Only within the past decade did chefs and trend-crazed food writers latch on to the term: NewsBank, a database that tracks more than 2,500 sources, found 1,097 references to heirloom tomatoes in 2008, up from 77 a decade earlier.

Over the years, writers have praised the looks of heirloom tomatoes: the psychedelic colors and shapes. They applauded their flavor: the fruity explosion of the Casady's Folly and the candy sweetness and lemon notes of that Mullens' Mortgage Lifter.

Soon, heirlooms had been transformed into a status symbol, and not just for foodies. In 2005, a New York Times style writer described a pair of $635 jeans as "the apparel form of heirloom tomatoes, good the way things used to be, but at 10 times the price."

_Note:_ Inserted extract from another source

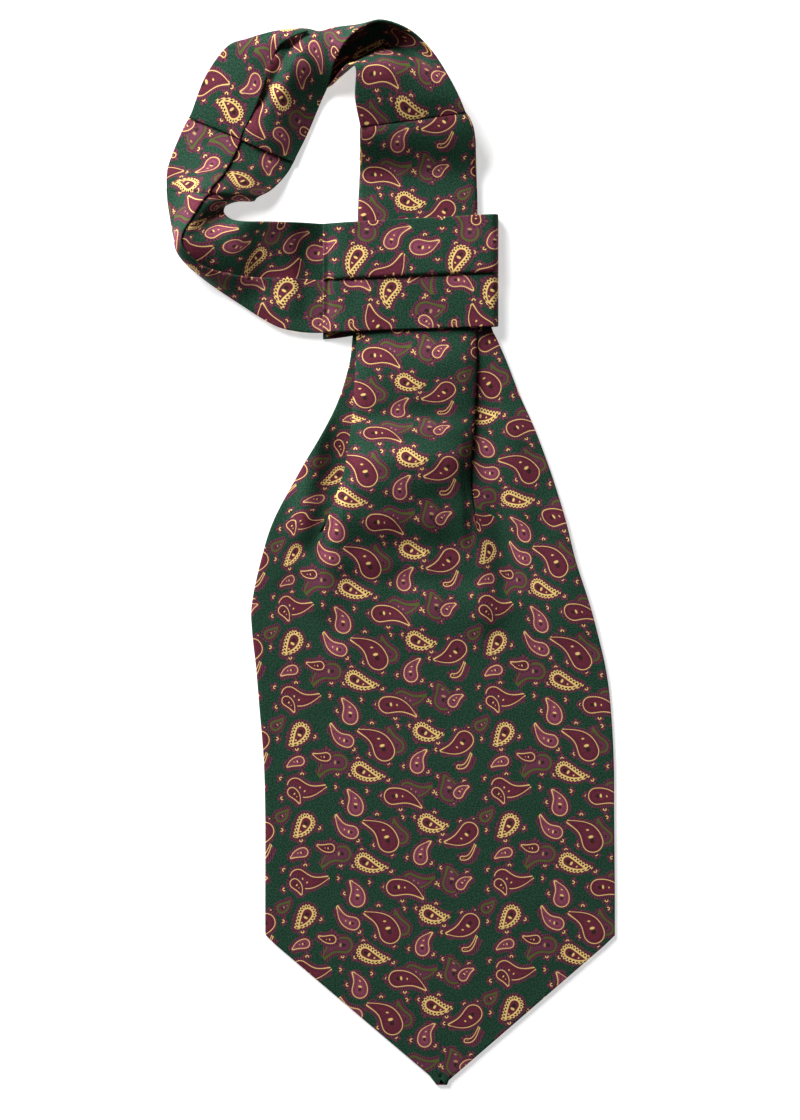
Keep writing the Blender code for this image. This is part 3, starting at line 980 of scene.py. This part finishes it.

Indeed, heirloom tomatoes rose to such prominence that sociologists began to study them as a cultural phenomenon. In a 2007 article in the journal Sociologia Ruralis, Jennifer Jordan examined the pressing question of why a growing number of consumers had acquired a taste for $7-a-pound "bug-eaten, calloused, mottled and splitting tomatoes that may or may not taste good."